PROBLEM → Your task is to quote, unchanged, only the lines from the one with "# The coat in the recess inside the foot ring" through the one with "for node in", both ends included.

RAW DATA →
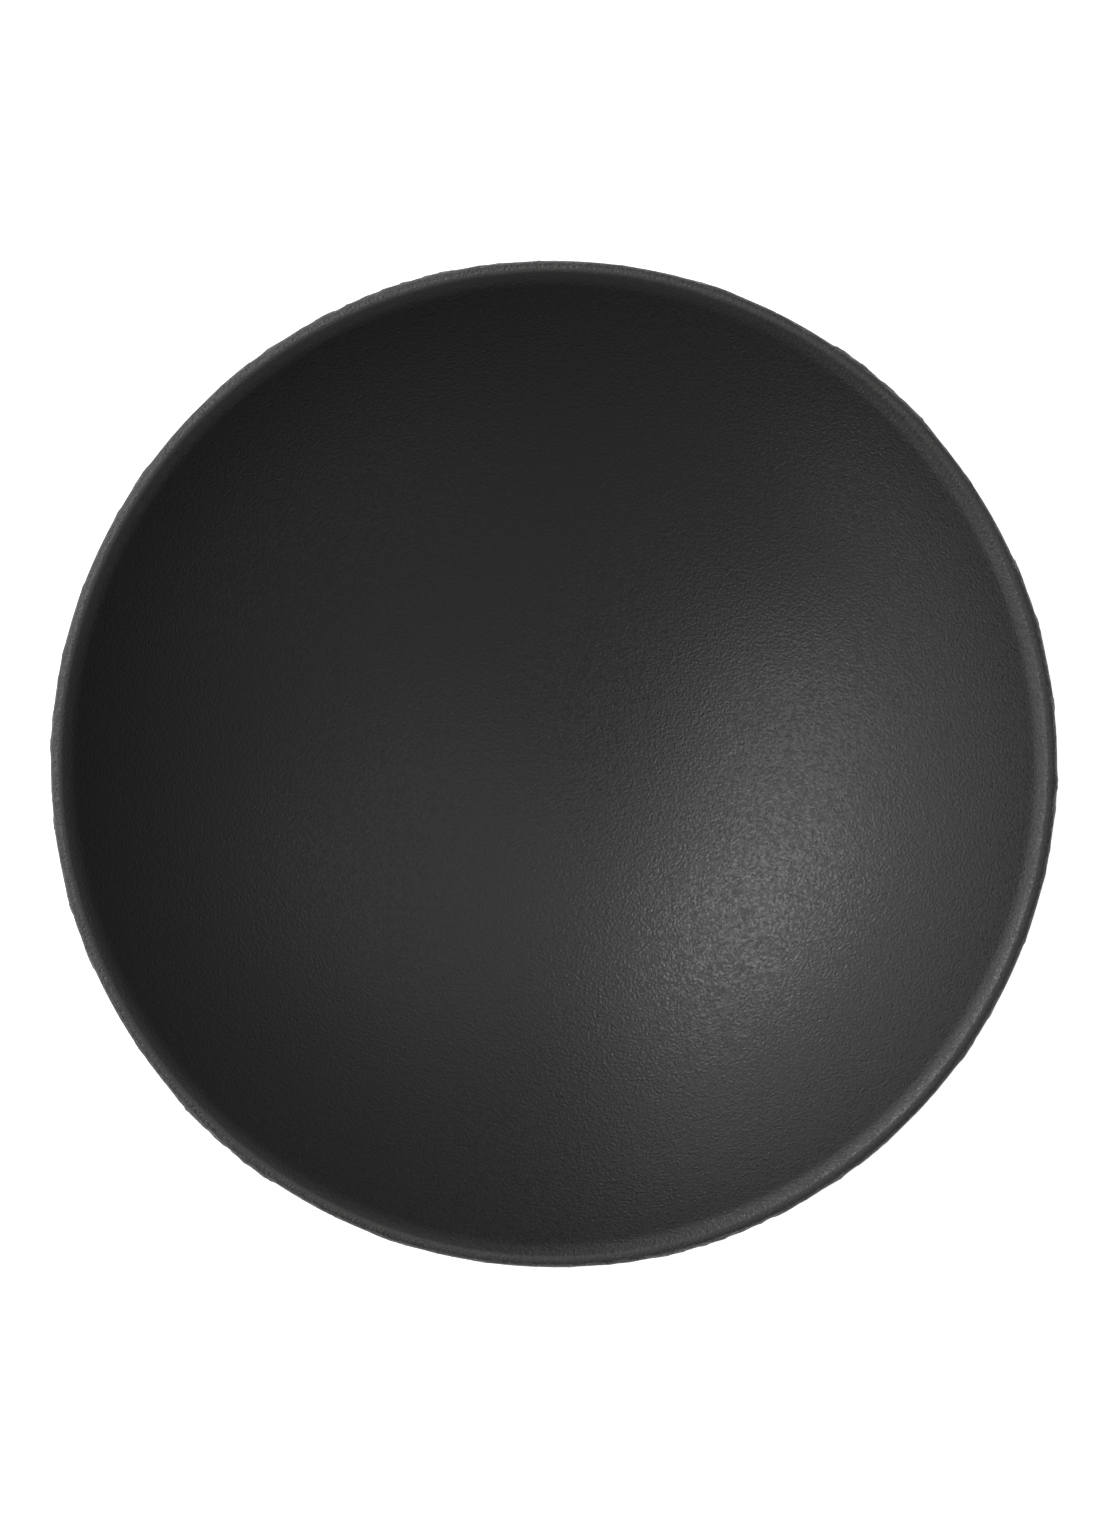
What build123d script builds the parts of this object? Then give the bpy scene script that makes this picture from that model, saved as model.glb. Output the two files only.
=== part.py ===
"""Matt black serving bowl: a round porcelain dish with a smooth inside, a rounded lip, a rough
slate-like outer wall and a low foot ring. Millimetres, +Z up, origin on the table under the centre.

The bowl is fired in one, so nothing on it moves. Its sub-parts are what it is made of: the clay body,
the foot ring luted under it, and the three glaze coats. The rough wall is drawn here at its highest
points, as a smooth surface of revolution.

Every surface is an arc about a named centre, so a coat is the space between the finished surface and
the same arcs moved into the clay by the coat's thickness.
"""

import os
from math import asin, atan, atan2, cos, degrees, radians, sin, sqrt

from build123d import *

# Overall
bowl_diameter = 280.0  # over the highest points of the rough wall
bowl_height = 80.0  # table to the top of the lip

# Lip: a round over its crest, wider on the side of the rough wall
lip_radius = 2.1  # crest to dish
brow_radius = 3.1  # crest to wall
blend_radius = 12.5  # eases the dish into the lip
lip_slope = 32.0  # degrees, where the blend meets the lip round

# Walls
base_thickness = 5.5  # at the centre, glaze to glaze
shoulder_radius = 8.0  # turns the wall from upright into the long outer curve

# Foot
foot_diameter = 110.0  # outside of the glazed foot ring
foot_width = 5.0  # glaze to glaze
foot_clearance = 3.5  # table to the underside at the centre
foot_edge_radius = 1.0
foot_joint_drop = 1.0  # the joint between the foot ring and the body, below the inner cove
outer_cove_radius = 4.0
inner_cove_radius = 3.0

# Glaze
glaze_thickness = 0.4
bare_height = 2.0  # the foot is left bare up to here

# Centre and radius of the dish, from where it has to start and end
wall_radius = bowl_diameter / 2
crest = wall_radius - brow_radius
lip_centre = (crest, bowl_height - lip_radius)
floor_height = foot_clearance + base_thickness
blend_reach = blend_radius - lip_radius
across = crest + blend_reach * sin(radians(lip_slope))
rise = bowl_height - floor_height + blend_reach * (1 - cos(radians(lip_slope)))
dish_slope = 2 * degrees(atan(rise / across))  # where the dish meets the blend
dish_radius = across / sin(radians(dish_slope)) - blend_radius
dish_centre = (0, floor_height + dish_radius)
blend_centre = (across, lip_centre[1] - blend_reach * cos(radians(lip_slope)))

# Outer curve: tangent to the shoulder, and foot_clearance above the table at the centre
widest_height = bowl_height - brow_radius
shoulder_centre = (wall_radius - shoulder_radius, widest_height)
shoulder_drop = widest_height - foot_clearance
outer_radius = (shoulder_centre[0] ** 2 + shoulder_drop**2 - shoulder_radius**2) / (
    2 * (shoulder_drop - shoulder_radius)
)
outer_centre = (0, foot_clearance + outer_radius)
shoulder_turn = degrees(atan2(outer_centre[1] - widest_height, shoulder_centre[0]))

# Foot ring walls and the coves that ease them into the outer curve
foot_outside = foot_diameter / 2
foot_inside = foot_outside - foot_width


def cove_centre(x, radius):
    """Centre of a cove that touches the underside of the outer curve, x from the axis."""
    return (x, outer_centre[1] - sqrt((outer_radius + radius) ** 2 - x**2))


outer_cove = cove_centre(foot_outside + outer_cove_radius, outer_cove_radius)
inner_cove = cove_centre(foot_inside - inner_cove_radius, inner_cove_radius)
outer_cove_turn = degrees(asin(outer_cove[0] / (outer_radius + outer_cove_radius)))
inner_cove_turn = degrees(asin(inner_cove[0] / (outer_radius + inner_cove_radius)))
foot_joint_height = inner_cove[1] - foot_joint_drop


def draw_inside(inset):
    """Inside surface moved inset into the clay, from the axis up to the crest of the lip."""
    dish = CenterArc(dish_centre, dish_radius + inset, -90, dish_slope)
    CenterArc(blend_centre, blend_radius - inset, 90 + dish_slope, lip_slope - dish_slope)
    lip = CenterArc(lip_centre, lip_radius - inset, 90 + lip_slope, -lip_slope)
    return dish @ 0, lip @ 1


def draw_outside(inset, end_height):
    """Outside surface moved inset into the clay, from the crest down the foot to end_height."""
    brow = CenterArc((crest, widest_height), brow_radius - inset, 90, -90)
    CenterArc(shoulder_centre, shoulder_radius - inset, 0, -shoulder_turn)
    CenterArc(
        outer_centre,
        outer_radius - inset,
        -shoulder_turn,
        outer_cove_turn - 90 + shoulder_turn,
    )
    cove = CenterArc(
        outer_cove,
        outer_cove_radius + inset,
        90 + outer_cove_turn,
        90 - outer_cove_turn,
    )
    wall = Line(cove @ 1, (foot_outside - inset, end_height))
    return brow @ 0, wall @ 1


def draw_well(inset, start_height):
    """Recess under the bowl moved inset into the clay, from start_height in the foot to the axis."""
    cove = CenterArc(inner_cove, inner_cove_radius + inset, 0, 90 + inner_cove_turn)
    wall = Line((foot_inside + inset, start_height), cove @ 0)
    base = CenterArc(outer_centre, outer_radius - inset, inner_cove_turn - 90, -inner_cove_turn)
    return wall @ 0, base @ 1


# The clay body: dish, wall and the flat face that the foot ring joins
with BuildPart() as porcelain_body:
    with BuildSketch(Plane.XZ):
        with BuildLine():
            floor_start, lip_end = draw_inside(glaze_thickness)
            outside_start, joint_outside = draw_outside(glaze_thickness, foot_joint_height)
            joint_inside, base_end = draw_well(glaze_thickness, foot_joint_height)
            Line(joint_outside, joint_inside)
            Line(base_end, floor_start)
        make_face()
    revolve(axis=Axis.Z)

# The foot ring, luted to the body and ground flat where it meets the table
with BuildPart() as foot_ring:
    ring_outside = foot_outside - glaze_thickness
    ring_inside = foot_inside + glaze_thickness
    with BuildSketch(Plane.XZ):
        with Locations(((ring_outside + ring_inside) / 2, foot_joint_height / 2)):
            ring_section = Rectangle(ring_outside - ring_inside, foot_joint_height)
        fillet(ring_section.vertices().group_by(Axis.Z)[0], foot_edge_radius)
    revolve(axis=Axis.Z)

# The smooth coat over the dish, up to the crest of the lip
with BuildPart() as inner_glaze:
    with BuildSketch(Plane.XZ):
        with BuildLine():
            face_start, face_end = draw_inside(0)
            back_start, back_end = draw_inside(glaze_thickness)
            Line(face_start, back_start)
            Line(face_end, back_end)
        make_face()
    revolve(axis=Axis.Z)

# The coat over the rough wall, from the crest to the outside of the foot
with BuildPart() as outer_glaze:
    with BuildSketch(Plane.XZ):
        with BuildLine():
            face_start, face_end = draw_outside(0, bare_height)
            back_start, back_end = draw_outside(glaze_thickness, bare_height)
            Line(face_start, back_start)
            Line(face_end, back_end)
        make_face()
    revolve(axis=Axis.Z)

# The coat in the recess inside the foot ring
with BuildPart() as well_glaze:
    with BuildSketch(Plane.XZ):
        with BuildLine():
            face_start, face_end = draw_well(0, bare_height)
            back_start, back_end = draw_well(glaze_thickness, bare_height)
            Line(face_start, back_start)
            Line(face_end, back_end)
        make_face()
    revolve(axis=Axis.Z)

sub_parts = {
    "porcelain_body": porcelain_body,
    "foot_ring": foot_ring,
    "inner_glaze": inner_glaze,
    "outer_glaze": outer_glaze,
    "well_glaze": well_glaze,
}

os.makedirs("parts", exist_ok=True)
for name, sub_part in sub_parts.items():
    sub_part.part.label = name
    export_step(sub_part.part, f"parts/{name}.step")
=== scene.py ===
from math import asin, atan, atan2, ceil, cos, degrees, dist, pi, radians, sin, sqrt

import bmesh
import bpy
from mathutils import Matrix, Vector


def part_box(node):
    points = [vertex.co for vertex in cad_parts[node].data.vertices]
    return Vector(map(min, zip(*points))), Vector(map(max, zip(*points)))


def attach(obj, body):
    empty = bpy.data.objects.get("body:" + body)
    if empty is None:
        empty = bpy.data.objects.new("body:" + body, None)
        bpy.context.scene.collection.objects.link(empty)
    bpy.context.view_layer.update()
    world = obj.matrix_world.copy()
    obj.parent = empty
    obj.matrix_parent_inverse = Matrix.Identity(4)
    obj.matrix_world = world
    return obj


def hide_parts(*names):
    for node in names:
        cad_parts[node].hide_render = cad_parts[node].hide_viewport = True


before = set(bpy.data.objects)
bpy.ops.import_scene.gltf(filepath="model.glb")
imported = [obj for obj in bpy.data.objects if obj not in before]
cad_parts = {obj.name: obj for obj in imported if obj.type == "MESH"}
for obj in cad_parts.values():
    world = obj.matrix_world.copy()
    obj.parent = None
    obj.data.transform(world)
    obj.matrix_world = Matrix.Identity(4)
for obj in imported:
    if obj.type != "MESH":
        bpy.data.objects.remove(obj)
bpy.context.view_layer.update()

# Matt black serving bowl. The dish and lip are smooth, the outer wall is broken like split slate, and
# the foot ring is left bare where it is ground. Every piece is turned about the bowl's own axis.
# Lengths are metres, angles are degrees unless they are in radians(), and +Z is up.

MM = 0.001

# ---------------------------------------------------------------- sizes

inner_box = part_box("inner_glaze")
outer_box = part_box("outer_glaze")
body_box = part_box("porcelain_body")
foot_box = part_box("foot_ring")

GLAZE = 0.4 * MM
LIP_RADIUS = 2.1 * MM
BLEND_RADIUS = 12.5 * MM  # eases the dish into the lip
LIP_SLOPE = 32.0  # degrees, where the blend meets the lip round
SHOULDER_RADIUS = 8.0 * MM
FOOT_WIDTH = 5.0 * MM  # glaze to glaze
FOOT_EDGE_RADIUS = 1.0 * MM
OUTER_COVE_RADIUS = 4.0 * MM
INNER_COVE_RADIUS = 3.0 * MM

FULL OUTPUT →
# The coat in the recess inside the foot ring
with BuildPart() as well_glaze:
    with BuildSketch(Plane.XZ):
        with BuildLine():
            face_start, face_end = draw_well(0, bare_height)
            back_start, back_end = draw_well(glaze_thickness, bare_height)
            Line(face_start, back_start)
            Line(face_end, back_end)
        make_face()
    revolve(axis=Axis.Z)

sub_parts = {
    "porcelain_body": porcelain_body,
    "foot_ring": foot_ring,
    "inner_glaze": inner_glaze,
    "outer_glaze": outer_glaze,
    "well_glaze": well_glaze,
}

os.makedirs("parts", exist_ok=True)
for name, sub_part in sub_parts.items():
    sub_part.part.label = name
    export_step(sub_part.part, f"parts/{name}.step")
=== scene.py ===
from math import asin, atan, atan2, ceil, cos, degrees, dist, pi, radians, sin, sqrt

import bmesh
import bpy
from mathutils import Matrix, Vector


def part_box(node):
    points = [vertex.co for vertex in cad_parts[node].data.vertices]
    return Vector(map(min, zip(*points))), Vector(map(max, zip(*points)))


def attach(obj, body):
    empty = bpy.data.objects.get("body:" + body)
    if empty is None:
        empty = bpy.data.objects.new("body:" + body, None)
        bpy.context.scene.collection.objects.link(empty)
    bpy.context.view_layer.update()
    world = obj.matrix_world.copy()
    obj.parent = empty
    obj.matrix_parent_inverse = Matrix.Identity(4)
    obj.matrix_world = world
    return obj


def hide_parts(*names):
    for node in names:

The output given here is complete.